L’édile de Zouerate, cité par la presse locale, a notamment affirmé que «l’hymne national a été élaboré par un homme qui collaborait avec le colonisateur et chanté par un petit groupe de personnes».

Ces propos ont été accueillis avec une vive indignation de la part d'une bonne partie des Mauritaniens et particulièrement ceux de la région du Trarza (sud-ouest).

Ces derniers rappellent que l’hymne national est l’œuvre de l’érudit Baba Ould Cheikh Sidya, dont la notoriété dépasse largement les frontières de la Mauritanie. «Traiter cet homme, qui a marqué l’Islam, l’histoire et l’humanité, de collaborateur de la colonisation choque le sentiment des Mauritaniens et de l’humanité entière», ont crié les participants à une manifestation organisée ce week-end.

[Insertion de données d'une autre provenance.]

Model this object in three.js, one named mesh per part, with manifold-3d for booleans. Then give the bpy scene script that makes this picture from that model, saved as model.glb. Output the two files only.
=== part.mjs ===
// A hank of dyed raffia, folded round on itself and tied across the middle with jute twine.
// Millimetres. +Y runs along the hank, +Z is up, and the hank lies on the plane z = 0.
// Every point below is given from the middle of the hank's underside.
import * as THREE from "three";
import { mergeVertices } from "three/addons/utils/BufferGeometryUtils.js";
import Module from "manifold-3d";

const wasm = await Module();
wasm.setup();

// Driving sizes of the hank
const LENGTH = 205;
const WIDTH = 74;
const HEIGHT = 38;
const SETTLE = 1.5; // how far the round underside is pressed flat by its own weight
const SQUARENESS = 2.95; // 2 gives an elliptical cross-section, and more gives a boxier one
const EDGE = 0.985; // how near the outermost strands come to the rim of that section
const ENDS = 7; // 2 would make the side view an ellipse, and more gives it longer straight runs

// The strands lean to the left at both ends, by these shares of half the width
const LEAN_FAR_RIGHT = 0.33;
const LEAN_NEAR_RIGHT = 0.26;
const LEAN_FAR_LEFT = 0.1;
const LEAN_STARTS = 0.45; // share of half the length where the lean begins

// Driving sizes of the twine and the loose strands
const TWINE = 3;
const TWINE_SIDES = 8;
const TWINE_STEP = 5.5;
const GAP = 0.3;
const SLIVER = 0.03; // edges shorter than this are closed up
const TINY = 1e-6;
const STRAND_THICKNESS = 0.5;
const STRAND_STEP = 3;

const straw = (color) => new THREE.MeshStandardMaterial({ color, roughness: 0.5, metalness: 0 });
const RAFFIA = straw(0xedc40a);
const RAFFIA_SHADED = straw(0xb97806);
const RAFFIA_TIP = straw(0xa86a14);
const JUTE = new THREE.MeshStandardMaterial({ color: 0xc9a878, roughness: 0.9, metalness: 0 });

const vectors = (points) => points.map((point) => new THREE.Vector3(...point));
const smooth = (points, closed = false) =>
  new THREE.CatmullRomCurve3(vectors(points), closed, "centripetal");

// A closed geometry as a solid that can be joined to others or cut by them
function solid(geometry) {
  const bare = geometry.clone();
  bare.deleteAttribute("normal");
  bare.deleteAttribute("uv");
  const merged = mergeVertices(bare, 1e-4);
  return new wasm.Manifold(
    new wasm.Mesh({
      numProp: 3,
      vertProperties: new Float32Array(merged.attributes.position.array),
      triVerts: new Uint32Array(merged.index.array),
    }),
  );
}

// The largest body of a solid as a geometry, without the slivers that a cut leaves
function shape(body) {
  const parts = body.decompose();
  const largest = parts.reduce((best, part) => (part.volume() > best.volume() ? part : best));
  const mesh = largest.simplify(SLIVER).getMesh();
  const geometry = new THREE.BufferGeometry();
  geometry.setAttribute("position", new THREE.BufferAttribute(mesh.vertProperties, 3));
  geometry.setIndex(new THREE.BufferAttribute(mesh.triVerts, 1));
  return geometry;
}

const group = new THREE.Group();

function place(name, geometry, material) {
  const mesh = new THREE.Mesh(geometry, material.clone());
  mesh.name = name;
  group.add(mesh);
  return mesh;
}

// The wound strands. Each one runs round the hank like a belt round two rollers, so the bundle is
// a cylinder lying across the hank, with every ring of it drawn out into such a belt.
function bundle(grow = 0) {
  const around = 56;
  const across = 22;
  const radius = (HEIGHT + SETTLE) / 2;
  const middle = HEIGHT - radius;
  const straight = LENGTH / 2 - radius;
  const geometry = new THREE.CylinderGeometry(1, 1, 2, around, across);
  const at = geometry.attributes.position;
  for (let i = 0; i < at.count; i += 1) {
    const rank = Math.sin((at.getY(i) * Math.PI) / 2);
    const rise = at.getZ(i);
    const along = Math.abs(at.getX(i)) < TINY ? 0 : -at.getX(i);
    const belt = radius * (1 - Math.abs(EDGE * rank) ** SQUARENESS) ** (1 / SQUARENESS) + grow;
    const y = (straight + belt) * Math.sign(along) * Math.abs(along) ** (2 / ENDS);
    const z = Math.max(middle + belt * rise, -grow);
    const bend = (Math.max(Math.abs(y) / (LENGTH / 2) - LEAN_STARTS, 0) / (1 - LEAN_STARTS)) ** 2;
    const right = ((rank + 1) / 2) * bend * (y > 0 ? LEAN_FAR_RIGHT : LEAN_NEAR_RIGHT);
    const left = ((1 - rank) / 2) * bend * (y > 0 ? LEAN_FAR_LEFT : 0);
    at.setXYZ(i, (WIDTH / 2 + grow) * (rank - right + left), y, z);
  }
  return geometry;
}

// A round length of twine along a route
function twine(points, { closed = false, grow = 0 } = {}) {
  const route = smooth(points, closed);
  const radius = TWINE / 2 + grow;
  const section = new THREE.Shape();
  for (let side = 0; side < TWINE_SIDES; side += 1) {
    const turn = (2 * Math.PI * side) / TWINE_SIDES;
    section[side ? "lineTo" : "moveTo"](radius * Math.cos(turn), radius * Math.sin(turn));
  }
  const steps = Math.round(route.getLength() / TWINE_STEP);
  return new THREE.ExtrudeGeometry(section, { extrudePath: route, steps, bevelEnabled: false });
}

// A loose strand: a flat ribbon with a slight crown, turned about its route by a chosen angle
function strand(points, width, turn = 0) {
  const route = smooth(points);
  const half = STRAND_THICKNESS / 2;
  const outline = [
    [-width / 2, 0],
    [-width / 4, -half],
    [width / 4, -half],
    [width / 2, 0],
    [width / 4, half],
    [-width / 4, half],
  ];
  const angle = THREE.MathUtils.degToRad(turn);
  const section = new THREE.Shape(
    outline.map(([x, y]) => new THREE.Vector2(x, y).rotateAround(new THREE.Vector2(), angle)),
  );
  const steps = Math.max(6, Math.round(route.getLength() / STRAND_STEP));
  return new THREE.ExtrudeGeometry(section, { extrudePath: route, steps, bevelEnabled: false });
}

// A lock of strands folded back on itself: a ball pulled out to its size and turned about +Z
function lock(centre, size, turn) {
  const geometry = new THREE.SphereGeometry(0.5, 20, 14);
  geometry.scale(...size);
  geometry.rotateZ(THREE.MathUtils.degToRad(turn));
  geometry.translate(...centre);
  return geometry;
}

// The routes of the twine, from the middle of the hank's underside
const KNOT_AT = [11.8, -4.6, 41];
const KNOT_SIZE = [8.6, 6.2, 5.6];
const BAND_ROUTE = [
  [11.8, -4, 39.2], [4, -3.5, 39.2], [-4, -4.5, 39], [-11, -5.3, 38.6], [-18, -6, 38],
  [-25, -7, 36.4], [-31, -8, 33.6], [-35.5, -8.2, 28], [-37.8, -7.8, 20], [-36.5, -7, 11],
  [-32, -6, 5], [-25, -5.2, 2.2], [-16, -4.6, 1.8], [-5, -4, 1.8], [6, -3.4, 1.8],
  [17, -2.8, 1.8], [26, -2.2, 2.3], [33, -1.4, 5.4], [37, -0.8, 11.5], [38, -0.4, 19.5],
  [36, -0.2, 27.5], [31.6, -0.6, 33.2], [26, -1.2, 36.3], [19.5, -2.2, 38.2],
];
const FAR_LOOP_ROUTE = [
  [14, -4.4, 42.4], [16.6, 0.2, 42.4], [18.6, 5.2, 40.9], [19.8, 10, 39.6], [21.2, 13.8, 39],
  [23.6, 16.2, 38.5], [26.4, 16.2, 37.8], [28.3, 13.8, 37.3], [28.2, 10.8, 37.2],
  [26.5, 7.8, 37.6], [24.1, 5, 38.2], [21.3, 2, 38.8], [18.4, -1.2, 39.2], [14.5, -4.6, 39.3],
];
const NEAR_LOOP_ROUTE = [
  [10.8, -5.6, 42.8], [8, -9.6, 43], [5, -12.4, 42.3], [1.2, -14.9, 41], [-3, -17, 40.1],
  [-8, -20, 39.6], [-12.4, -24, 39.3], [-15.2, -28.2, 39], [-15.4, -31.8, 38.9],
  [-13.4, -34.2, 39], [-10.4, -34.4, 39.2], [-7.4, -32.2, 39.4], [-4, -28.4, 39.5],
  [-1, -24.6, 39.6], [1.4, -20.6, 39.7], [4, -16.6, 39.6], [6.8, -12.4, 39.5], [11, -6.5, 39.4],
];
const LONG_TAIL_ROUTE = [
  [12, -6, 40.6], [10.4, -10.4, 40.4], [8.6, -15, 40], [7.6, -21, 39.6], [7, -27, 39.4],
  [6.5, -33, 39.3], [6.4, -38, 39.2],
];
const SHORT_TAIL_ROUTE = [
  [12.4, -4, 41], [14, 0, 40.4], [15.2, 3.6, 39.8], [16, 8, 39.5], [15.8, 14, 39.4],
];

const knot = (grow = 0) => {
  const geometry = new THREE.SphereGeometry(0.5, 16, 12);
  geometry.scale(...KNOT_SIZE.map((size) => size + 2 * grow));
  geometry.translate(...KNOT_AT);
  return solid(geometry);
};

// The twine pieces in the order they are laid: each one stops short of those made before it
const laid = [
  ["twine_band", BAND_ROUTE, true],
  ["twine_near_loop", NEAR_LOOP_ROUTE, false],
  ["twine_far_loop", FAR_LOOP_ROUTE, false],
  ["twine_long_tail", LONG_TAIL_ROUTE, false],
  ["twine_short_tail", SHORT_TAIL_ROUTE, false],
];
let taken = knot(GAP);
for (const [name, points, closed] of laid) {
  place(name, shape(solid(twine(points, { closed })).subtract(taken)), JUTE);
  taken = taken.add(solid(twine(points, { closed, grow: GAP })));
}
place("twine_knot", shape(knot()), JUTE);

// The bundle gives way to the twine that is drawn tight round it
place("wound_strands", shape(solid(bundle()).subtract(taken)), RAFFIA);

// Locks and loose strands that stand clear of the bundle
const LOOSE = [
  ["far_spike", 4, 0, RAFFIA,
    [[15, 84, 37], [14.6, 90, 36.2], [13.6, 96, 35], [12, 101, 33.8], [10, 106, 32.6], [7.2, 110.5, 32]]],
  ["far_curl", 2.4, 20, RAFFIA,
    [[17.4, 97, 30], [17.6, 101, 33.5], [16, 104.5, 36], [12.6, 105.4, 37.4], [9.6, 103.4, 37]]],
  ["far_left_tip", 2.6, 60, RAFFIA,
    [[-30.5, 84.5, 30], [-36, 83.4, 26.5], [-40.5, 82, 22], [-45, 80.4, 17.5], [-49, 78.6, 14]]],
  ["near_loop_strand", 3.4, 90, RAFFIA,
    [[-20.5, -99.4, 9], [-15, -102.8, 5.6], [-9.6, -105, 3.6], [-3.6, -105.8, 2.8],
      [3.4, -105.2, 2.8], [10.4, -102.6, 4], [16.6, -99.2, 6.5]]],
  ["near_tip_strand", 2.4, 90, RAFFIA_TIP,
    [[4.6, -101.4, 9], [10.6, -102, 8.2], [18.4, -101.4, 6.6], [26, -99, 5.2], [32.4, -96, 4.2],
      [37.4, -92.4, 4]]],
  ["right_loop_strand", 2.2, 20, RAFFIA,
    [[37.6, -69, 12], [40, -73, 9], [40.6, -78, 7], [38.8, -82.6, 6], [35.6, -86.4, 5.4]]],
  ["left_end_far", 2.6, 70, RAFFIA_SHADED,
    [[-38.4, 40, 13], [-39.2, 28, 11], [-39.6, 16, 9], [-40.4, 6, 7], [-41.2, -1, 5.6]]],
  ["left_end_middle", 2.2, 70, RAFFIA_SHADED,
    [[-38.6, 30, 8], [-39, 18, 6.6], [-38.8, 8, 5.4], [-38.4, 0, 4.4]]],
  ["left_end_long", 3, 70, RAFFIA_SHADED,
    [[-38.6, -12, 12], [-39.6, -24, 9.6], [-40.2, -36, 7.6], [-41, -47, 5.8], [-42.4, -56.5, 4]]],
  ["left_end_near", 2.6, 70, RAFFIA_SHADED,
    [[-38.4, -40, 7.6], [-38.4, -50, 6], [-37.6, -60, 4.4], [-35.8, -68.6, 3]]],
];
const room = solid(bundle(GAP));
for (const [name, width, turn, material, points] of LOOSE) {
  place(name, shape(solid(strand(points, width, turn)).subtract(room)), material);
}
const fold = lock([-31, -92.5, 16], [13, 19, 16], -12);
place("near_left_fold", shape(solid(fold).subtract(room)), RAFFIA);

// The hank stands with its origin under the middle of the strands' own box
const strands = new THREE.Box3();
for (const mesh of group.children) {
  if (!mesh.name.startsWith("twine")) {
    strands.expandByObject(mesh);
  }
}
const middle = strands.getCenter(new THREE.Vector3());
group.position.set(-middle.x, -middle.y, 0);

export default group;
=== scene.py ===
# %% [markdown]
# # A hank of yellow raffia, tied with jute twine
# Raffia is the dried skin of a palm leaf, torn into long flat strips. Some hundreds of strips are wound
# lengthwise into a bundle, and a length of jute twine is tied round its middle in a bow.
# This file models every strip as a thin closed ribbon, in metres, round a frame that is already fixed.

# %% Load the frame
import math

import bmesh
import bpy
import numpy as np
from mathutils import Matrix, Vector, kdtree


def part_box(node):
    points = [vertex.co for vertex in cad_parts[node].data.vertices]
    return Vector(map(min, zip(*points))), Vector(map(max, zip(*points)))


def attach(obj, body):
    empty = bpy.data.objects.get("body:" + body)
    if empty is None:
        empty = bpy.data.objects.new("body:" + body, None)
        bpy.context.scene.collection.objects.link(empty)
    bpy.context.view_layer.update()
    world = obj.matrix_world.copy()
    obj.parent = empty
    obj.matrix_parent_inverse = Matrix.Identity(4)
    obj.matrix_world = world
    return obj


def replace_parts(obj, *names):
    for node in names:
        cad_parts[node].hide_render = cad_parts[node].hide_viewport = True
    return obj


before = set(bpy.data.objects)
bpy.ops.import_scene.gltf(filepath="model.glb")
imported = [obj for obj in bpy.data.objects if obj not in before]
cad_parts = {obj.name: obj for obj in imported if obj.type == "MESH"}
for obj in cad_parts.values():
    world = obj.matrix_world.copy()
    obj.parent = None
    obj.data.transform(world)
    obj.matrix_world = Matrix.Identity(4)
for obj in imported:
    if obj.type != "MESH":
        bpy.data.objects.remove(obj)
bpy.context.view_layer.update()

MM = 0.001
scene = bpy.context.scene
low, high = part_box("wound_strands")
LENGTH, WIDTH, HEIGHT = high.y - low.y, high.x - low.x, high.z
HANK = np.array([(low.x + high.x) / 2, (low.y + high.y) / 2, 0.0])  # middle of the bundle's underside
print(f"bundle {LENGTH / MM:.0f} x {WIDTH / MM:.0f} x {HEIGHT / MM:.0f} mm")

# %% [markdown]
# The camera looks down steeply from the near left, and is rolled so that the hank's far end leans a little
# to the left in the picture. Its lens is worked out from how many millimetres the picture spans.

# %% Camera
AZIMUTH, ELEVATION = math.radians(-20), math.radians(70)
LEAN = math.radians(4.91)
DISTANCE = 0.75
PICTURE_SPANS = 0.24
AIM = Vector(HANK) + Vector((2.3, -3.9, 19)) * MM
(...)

Ce vif débat provoque la réaction de nombreux autres Mauritaniens à l’image de Sneiba Ould Kory, journaliste membre de la rédaction de l’hebdomadaire «Le Calame», qui s’insurge contre "les hommes qui nous dirigent actuellement et ne font qu'énoncer des contre-vérités. Des allégations sans fondement historique. Prétendre que notre drapeau et notre hymne national ont été conçus par le colonisateur relève d’une manœuvre dont le seul objectif est de diviser le peuple". 

Partant, "il est tout à fait normal que tous les Mauritaniens dotés de sens patriotique s’indignent et rejettent la version fausse de notre histoire qu’ils veulent servir au peuple, laquelle se limite à une infime partie du pays», poursuit-il.

Le même analyste relève «les discours incohérents du chef de l’Etat, qui saute régulièrement du coq à l’âne, promettant des infrastructures alors qu’il devrait défendre le bien-fondé d’un projet de révision constitutionnelle. Que dire de cette promesse d’une usine de décorticage de riz à Néma (à l'est du pays), zone dans laquelle on ne produit pas une seule graine de cette céréale pour le moment. Par ailleurs, comment comprendre l’engagement de permettre aux populations de Zouerate d’étancher leur soif à partir de l’eau tirée du fleuve Sénégal, situé à un peu moins de 1.000 kilomètres?».

Pour Moussa Ould Hamed, ex-DG de l’Agence gouvernementale d’informations (AMI) «ceux qui président actuellement aux destinées de la Mauritanie sont en train de cuisiner une histoire qui se limite au nord du pays et zappe les contributions de toutes les autres régions de notre mémoire collective».

Bref, l'initiative du président de réécrire l'histoire de la Mauritanie selon sa propre vision risque de saper l'unité nationale déjà très fragile.